Functional recovery and resilience
The conventional seismic design approach focuses on the primary structural system and its response to very large and destructive earthquakes. While this is essential for protecting life-safety, this approach doesn’t address resilience holistically, which requires consideration of the time and cost associated with potential earthquake damage, repairs, and reoccupancy. Moreover, during its lifetime, a building will be subjected to smaller and more frequent earthquakes, which can impact the losses resulting from downtime and repairs to non-structural components. Elements such as the skin, interior finishes, and MEP systems represent costly investments whose potential damage during both moderate and severe shaking deserves consideration.

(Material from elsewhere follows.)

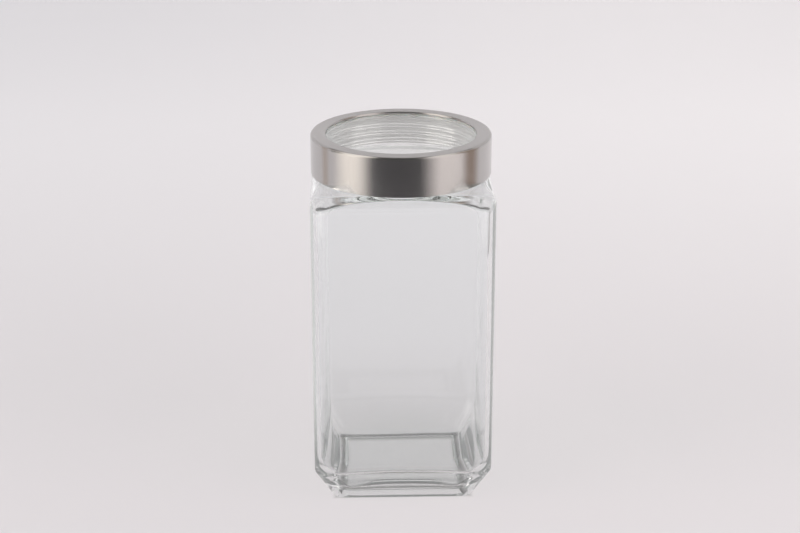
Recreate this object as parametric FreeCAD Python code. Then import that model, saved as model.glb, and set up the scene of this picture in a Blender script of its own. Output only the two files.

The team at UCSF Prtizker Psychiatry Building had a strong focus on resilience and the facility’s ability to minimize damage, subsequent repair costs, and downtime after a seismic event. Through modeling, we were able to reduce Design Basis Earthquake (DBE) drifts to about half of the code drift limit for improved protection of the structure and other building components. The intricate facade systems—including glass curtain walls, metal panels, and vertically tensioned fabric shade sails—are each carefully detailed to allow for differential movement up to 3-1/2 inches in each direction in order to avoid collisions between elements during a major earthquake. Large expansion joints, which allow the facility to remain watertight, are carefully hidden within the facade design. This was achieved with care and collaboration between Tipping’s engineers and the rest of the design team.